TASK DIRECTIONS: Repeat exactly the lines from the start through the line with "bpy.data.objects.remove(tool)", both ends included.

--- start SOURCE EXCERPT ---

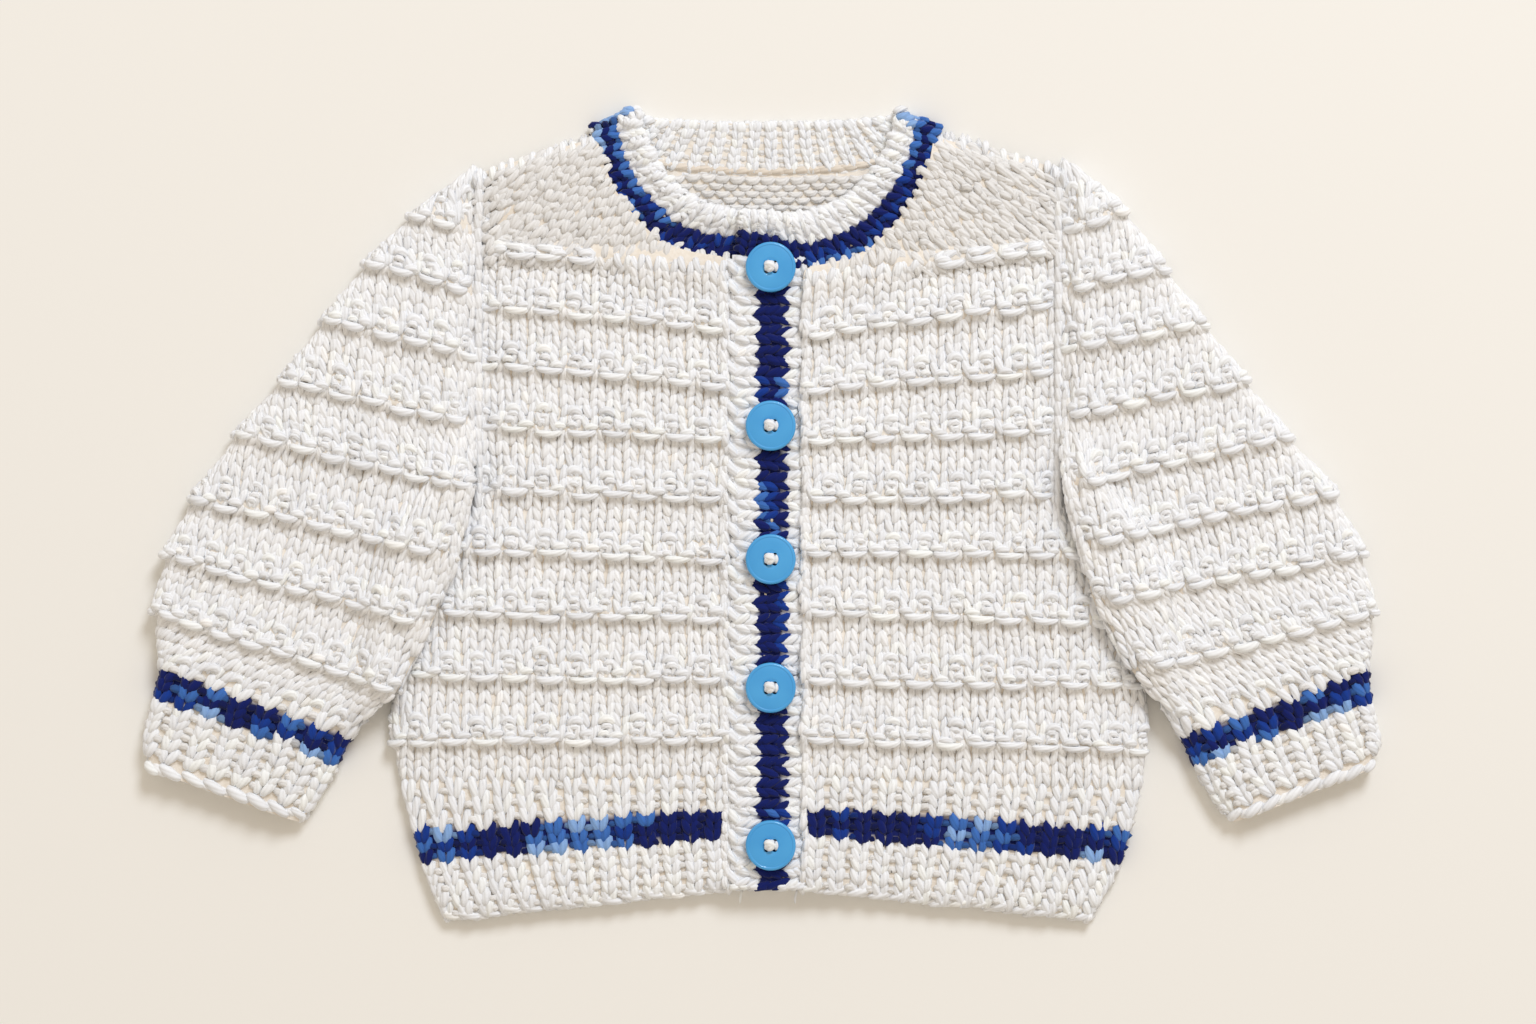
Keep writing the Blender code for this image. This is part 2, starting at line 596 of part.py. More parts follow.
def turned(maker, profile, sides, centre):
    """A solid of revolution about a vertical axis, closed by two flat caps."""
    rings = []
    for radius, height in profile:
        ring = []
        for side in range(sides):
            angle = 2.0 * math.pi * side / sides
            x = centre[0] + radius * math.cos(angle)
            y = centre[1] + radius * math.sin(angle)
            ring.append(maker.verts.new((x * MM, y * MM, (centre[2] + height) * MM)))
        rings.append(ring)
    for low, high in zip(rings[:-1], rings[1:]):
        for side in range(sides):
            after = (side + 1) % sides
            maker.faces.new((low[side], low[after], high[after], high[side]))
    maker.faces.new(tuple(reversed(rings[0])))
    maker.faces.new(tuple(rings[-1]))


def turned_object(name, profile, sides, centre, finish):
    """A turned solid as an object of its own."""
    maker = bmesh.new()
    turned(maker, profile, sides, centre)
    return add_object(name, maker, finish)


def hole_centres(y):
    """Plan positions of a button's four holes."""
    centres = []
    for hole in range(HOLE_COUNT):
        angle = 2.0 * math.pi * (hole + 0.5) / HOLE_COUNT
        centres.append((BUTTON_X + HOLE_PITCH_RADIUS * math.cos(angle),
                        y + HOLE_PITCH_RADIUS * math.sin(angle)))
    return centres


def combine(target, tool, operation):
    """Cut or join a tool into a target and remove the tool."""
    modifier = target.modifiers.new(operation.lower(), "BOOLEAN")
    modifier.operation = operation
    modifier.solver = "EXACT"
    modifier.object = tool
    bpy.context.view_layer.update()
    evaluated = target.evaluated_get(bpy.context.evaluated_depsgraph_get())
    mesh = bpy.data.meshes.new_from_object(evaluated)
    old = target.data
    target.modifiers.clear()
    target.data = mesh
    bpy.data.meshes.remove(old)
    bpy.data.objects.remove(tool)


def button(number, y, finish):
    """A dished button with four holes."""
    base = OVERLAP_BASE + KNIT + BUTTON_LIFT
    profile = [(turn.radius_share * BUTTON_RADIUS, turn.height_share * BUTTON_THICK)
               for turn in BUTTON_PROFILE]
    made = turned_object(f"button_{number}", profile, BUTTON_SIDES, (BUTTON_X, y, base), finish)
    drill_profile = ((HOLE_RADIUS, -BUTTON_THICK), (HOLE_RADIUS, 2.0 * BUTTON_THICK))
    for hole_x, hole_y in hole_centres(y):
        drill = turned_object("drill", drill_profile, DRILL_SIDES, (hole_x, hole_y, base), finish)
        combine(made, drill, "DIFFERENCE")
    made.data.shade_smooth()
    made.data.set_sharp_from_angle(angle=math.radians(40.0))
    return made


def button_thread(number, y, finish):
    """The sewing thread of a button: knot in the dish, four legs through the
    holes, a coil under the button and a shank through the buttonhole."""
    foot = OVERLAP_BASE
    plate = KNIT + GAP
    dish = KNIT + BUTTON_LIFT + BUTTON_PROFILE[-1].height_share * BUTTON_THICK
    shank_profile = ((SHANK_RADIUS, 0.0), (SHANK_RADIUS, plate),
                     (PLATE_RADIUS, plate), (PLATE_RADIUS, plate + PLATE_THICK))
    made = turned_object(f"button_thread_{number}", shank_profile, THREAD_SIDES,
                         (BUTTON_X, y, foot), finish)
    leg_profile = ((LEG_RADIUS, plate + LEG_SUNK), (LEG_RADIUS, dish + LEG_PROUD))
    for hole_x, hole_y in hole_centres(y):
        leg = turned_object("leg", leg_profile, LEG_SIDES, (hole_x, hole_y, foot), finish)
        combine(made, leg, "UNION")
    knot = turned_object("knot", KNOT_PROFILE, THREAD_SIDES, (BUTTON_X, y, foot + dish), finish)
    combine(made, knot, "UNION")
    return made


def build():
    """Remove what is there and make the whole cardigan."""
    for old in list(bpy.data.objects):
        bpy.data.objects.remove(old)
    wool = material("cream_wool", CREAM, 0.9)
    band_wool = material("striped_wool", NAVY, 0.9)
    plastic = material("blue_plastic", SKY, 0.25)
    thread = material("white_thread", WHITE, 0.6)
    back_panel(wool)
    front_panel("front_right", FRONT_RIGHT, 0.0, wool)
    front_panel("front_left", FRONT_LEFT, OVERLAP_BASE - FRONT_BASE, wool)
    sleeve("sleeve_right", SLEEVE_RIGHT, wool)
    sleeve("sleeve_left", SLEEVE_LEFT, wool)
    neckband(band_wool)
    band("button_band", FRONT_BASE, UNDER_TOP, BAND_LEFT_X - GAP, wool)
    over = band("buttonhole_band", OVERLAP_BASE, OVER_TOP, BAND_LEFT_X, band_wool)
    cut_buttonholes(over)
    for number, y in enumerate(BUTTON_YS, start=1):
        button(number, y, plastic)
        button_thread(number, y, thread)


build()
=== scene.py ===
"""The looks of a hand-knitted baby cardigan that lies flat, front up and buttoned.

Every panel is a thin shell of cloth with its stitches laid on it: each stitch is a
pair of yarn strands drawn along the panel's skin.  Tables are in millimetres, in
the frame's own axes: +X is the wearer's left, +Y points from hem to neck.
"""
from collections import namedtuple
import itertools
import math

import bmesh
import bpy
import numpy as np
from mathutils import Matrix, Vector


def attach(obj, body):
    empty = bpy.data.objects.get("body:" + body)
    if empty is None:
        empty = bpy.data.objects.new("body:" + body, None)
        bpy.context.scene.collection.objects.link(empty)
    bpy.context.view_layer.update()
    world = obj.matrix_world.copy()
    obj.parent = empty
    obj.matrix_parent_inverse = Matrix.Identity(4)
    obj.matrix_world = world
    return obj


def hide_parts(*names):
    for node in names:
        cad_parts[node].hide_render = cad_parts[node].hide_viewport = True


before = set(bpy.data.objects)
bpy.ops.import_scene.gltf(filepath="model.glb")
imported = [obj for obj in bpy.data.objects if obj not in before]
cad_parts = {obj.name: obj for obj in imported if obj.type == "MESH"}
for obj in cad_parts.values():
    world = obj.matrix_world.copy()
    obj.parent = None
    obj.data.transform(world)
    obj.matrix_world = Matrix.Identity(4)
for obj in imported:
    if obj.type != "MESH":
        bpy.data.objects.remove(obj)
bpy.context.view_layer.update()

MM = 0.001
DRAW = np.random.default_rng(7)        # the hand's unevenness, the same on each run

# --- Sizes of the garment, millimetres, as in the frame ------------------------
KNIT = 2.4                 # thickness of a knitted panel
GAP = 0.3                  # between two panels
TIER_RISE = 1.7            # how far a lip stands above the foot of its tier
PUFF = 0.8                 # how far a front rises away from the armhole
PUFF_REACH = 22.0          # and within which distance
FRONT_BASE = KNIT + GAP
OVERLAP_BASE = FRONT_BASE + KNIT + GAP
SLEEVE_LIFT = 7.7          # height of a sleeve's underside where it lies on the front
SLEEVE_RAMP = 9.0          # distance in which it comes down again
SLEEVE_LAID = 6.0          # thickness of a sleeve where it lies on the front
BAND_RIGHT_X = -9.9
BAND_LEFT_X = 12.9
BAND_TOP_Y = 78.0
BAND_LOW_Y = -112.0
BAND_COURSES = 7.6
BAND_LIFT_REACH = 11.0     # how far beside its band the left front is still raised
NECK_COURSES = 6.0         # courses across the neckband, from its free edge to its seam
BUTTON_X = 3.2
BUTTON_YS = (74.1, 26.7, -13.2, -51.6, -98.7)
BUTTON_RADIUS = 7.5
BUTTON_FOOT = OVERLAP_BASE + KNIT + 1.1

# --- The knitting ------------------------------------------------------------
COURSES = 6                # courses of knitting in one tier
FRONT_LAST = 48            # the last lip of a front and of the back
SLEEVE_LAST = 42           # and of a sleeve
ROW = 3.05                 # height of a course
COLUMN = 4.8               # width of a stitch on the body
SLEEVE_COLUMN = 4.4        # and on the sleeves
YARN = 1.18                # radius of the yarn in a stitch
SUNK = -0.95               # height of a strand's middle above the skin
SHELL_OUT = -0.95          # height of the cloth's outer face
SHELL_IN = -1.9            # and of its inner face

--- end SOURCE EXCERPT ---

THE REPLY:
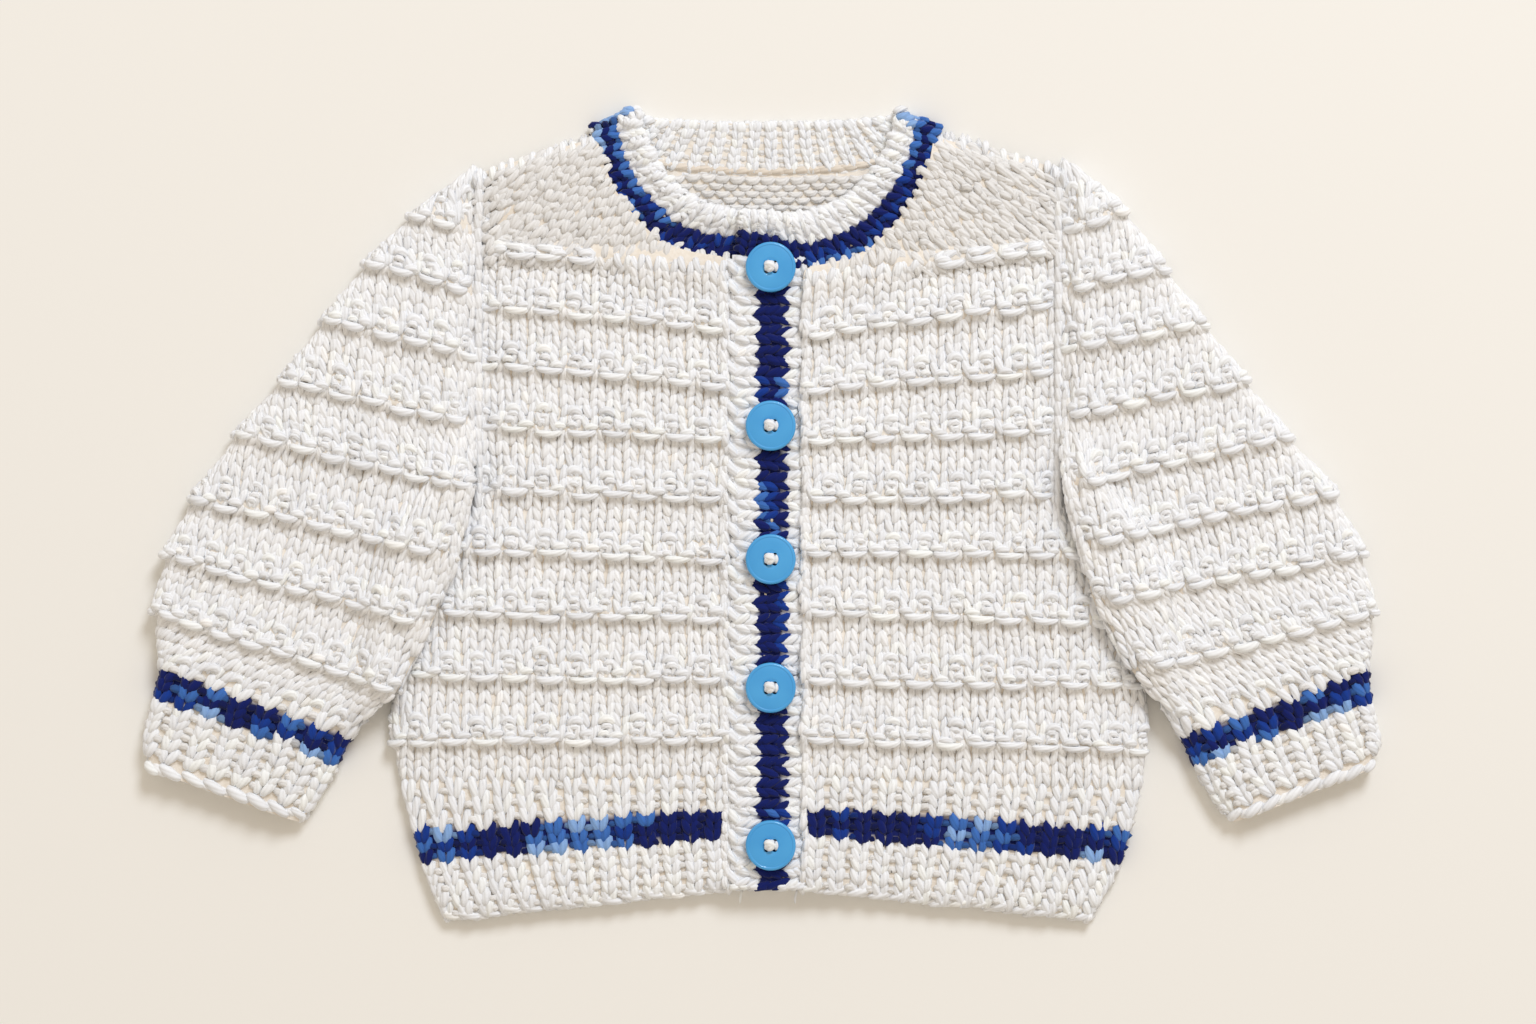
Keep writing the Blender code for this image. This is part 2, starting at line 596 of part.py. More parts follow.
def turned(maker, profile, sides, centre):
    """A solid of revolution about a vertical axis, closed by two flat caps."""
    rings = []
    for radius, height in profile:
        ring = []
        for side in range(sides):
            angle = 2.0 * math.pi * side / sides
            x = centre[0] + radius * math.cos(angle)
            y = centre[1] + radius * math.sin(angle)
            ring.append(maker.verts.new((x * MM, y * MM, (centre[2] + height) * MM)))
        rings.append(ring)
    for low, high in zip(rings[:-1], rings[1:]):
        for side in range(sides):
            after = (side + 1) % sides
            maker.faces.new((low[side], low[after], high[after], high[side]))
    maker.faces.new(tuple(reversed(rings[0])))
    maker.faces.new(tuple(rings[-1]))


def turned_object(name, profile, sides, centre, finish):
    """A turned solid as an object of its own."""
    maker = bmesh.new()
    turned(maker, profile, sides, centre)
    return add_object(name, maker, finish)


def hole_centres(y):
    """Plan positions of a button's four holes."""
    centres = []
    for hole in range(HOLE_COUNT):
        angle = 2.0 * math.pi * (hole + 0.5) / HOLE_COUNT
        centres.append((BUTTON_X + HOLE_PITCH_RADIUS * math.cos(angle),
                        y + HOLE_PITCH_RADIUS * math.sin(angle)))
    return centres


def combine(target, tool, operation):
    """Cut or join a tool into a target and remove the tool."""
    modifier = target.modifiers.new(operation.lower(), "BOOLEAN")
    modifier.operation = operation
    modifier.solver = "EXACT"
    modifier.object = tool
    bpy.context.view_layer.update()
    evaluated = target.evaluated_get(bpy.context.evaluated_depsgraph_get())
    mesh = bpy.data.meshes.new_from_object(evaluated)
    old = target.data
    target.modifiers.clear()
    target.data = mesh
    bpy.data.meshes.remove(old)
    bpy.data.objects.remove(tool)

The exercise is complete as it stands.